PUTIN visited Beslan on September 5. In a televised address to the nation, he admitted failure on the part of the security agencies in tackling terrorism and said that priority would be given to bolster the nation's security. He also spoke about the strong-state status that Russia enjoyed as the Soviet Union. He said: "Today we are living in conditions which have emerged following the break-up of a vast great state, a state which unfortunately turned out to be unable to survive in the context of a rapidly changing world. But despite all the difficulties, we have managed to preserve the core of the colossus which was the Soviet Union." Putin sounded disillusioned with the current situation: "... [W]e called the new country the Russian Federation. We all expected changes, changes for the better. But we have turned out to be absolutely unprepared for much that has changed in our lives.... " He added that "on the whole, we have to admit that we have failed to recognise the complexity and dangerous nature of the processes taking place in our own country and the world in general. In any case, we have failed to respond to them appropriately... We showed weakness, and the weak are trampled upon. Some want to cut off a juicy morsel from us while others are helping them. They are helping because they believe that, as one of the world's major nuclear powers, Russia is still posing a threat to someone, and therefore this threat must be removed." September 6 and 7 were declared days of national mourning. The Russian Interior Minister for North Ossetia resigned immediately after the incident. Informed sources said that most of the militants who stormed the school, who included at least 10 Arab nationals and some Ingushetians apart from Chechens, were killed.
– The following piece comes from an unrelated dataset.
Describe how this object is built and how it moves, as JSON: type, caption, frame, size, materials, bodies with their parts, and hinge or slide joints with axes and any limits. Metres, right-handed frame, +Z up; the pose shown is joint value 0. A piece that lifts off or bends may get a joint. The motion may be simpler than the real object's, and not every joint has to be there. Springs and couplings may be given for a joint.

After the violence of the past three weeks, Putin faces an unprecedented challenge to his presidency. He first came to power four years ago promising to end the Chechen war and bring peace and stability to Russia. Although the President scored in providing a measure of economic stability to the country and in raising its status diplomatically in the world, he is yet to deliver on the security front. Several efforts were made to solve the Chechen problem, two elections were held in a short span of time and two Kremlin-appointed Presidents held the reins of the country. Chechen strongman Akhmad Kadyrov was elected in 2003, but he was killed in a suicide-bombing in May. In the just-concluded election, the Kremlin-backed Alu Alkhanov was elected President. However, the situation in Chechnya has not improved much. Analysts believe that Putin's Chechen policy might have to be redefined. To date Putin has followed a hardline policy - one of concerted military operations and avoiding negotiations - towards the militants. They say that a negotiation process and a thorough reform of the beleagured Russian military needs to be initiated.
Meanwhile, the Caucasus is astir and bleakly reminds one of the troubles in the region in the early 1990s after the demise of the Soviet Union. Importantly, militants selected North Ossetia as a target because it is the only pocket of influence of the Russian Orthodox Church in a largely Muslim-dominated Caucasian belt. Moreover, historically the Ossetians have had problems with Ingushetia, which re-surfaced following the break-up of the Soviet Union. The school siege could have been a move to fan the flames of conflict again. The days to come could prove crucial for the stability of both Russia and the Caucasus - President Putin has an unenviable task at hand.